Abstract

Lithium-Ion cell ageing is sensitive to cell temperature. Previous studies have investigated ageing under adiabatic or controlled environmental temperature (i.e., isoperibolic) conditions. Notably, these conditions do not impose a uniform cell surface temperature (i.e., isothermal condition) or a controlled cooling rate, as an active Thermal Management System (TMS) would. This leads to a clear interdependence between charge/discharge rates and cell temperature, due to the uncontrolled cell temperature history. Consequently, the separate influence of these variables on the cell performance cannot be investigated.
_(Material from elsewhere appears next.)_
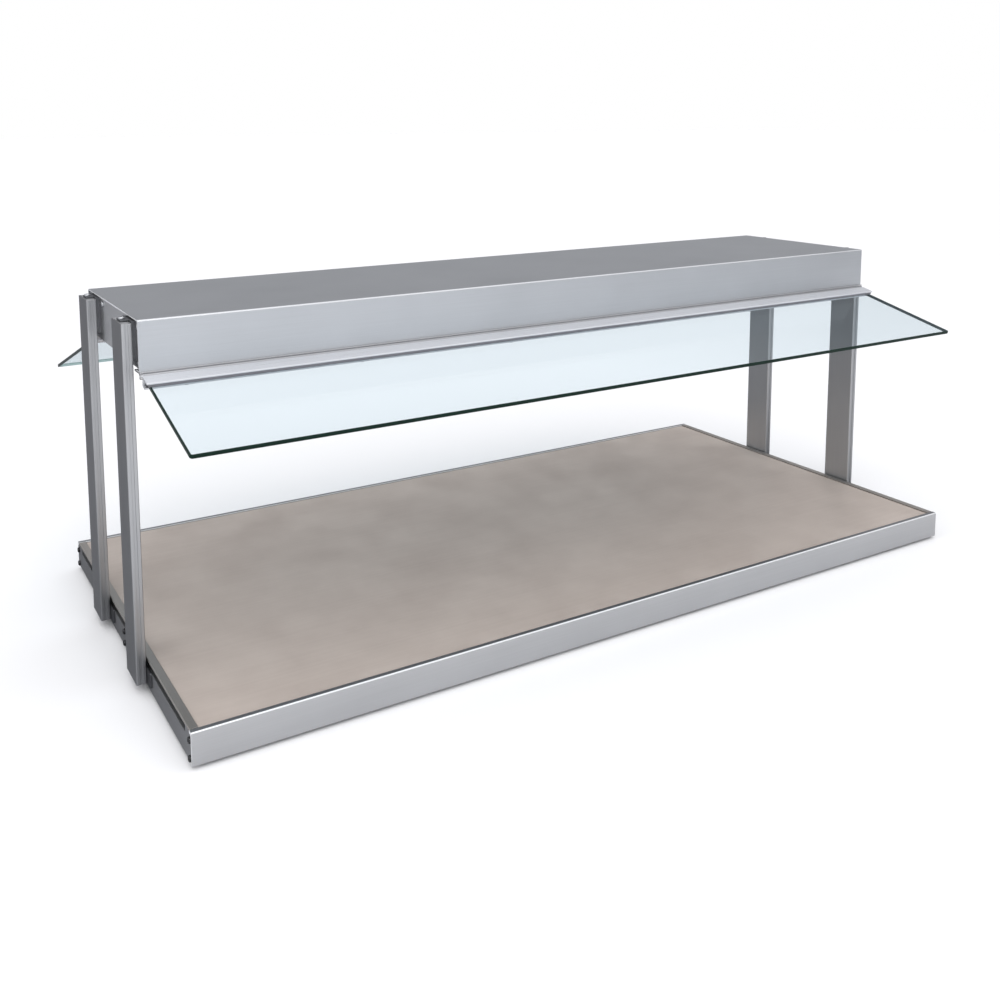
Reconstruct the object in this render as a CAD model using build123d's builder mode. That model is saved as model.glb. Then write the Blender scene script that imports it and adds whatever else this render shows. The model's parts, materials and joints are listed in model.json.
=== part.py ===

In this study, the ageing of a 300 mAh Lithium Cobalt Oxide (LCO Li-Ion) pouch cell under isoperibolic and isothermal conditions in the range of 0 °C - 40 °C is investigated. Each cycle comprises a CC-CV (constant current-constant voltage) charge of 1C and a CC discharge of 2C. Similar average ageing rates for isoperibolic and for isothermal conditions but at different reference temperatures were found. For example, an isoperibolic temperature condition of 25 °C yielded a similar degrading rate as an isothermal condition at 30 °C. This is mainly due to the effect of the cell self-heating (Joule heating) which increases the median operating temperature above that of the surroundings. These findings emphasise that uncontrolled cell thermal conditions lead to overall performance strongly dissimilar and randomly dependent on the transient heat transfer coefficient of isoperibolic TMS. Finally, an optimal isothermal condition that maximises the cell electrochemical efficiency and minimises its ageing is identified in the range of 25 °C-35 °C.